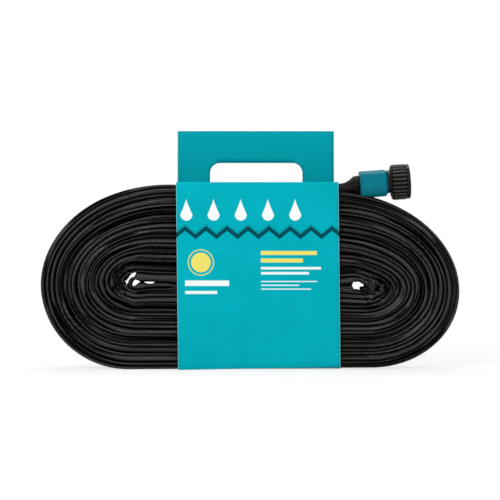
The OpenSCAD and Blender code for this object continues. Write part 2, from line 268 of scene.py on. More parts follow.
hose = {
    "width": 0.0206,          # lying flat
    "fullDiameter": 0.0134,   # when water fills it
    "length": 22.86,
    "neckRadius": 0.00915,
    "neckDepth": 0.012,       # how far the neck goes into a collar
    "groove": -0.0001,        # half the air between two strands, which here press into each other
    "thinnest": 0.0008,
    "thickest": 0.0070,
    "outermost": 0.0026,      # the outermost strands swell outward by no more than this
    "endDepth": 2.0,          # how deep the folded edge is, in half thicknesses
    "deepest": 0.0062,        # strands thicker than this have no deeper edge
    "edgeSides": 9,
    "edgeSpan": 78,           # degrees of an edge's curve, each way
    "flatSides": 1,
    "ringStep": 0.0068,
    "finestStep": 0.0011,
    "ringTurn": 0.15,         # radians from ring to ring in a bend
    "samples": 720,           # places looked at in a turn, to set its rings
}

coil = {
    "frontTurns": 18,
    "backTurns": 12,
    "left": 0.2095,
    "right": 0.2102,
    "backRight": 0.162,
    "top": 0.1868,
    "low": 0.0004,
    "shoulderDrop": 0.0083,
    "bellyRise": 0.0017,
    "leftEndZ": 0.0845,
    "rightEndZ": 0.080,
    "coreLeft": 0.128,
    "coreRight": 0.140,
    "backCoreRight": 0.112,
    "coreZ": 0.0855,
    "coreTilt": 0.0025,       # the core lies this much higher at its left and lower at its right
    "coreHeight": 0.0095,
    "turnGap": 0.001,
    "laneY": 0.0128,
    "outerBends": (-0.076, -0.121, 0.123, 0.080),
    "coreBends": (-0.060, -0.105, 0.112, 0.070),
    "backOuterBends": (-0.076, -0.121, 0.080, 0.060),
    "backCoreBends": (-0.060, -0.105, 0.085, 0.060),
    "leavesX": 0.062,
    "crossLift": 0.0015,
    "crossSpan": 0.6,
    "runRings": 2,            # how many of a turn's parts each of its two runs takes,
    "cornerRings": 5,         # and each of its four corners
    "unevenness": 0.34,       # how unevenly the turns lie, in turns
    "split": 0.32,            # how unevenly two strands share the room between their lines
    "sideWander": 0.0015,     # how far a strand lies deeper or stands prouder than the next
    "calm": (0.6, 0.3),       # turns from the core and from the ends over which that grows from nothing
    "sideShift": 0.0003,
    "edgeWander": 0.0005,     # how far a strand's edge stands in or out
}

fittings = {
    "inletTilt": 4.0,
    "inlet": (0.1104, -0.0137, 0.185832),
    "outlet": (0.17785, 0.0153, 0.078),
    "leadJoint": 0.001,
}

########

**THE REQUEST:**
Repeat the data verbatim.

**CORRECT RESPONSE:**
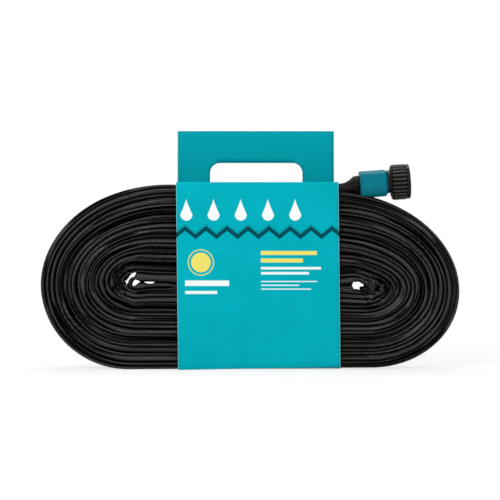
The OpenSCAD and Blender code for this object continues. Write part 2, from line 268 of scene.py on. More parts follow.
hose = {
    "width": 0.0206,          # lying flat
    "fullDiameter": 0.0134,   # when water fills it
    "length": 22.86,
    "neckRadius": 0.00915,
    "neckDepth": 0.012,       # how far the neck goes into a collar
    "groove": -0.0001,        # half the air between two strands, which here press into each other
    "thinnest": 0.0008,
    "thickest": 0.0070,
    "outermost": 0.0026,      # the outermost strands swell outward by no more than this
    "endDepth": 2.0,          # how deep the folded edge is, in half thicknesses
    "deepest": 0.0062,        # strands thicker than this have no deeper edge
    "edgeSides": 9,
    "edgeSpan": 78,           # degrees of an edge's curve, each way
    "flatSides": 1,
    "ringStep": 0.0068,
    "finestStep": 0.0011,
    "ringTurn": 0.15,         # radians from ring to ring in a bend
    "samples": 720,           # places looked at in a turn, to set its rings
}

coil = {
    "frontTurns": 18,
    "backTurns": 12,
    "left": 0.2095,
    "right": 0.2102,
    "backRight": 0.162,
    "top": 0.1868,
    "low": 0.0004,
    "shoulderDrop": 0.0083,
    "bellyRise": 0.0017,
    "leftEndZ": 0.0845,
    "rightEndZ": 0.080,
    "coreLeft": 0.128,
    "coreRight": 0.140,
    "backCoreRight": 0.112,
    "coreZ": 0.0855,
    "coreTilt": 0.0025,       # the core lies this much higher at its left and lower at its right
    "coreHeight": 0.0095,
    "turnGap": 0.001,
    "laneY": 0.0128,
    "outerBends": (-0.076, -0.121, 0.123, 0.080),
    "coreBends": (-0.060, -0.105, 0.112, 0.070),
    "backOuterBends": (-0.076, -0.121, 0.080, 0.060),
    "backCoreBends": (-0.060, -0.105, 0.085, 0.060),
    "leavesX": 0.062,
    "crossLift": 0.0015,
    "crossSpan": 0.6,
    "runRings": 2,            # how many of a turn's parts each of its two runs takes,
    "cornerRings": 5,         # and each of its four corners
    "unevenness": 0.34,       # how unevenly the turns lie, in turns
    "split": 0.32,            # how unevenly two strands share the room between their lines
    "sideWander": 0.0015,     # how far a strand lies deeper or stands prouder than the next
    "calm": (0.6, 0.3),       # turns from the core and from the ends over which that grows from nothing
    "sideShift": 0.0003,
    "edgeWander": 0.0005,     # how far a strand's edge stands in or out
}

fittings = {
    "inletTilt": 4.0,
    "inlet": (0.1104, -0.0137, 0.185832),
    "outlet": (0.17785, 0.0153, 0.078),
    "leadJoint": 0.001,
}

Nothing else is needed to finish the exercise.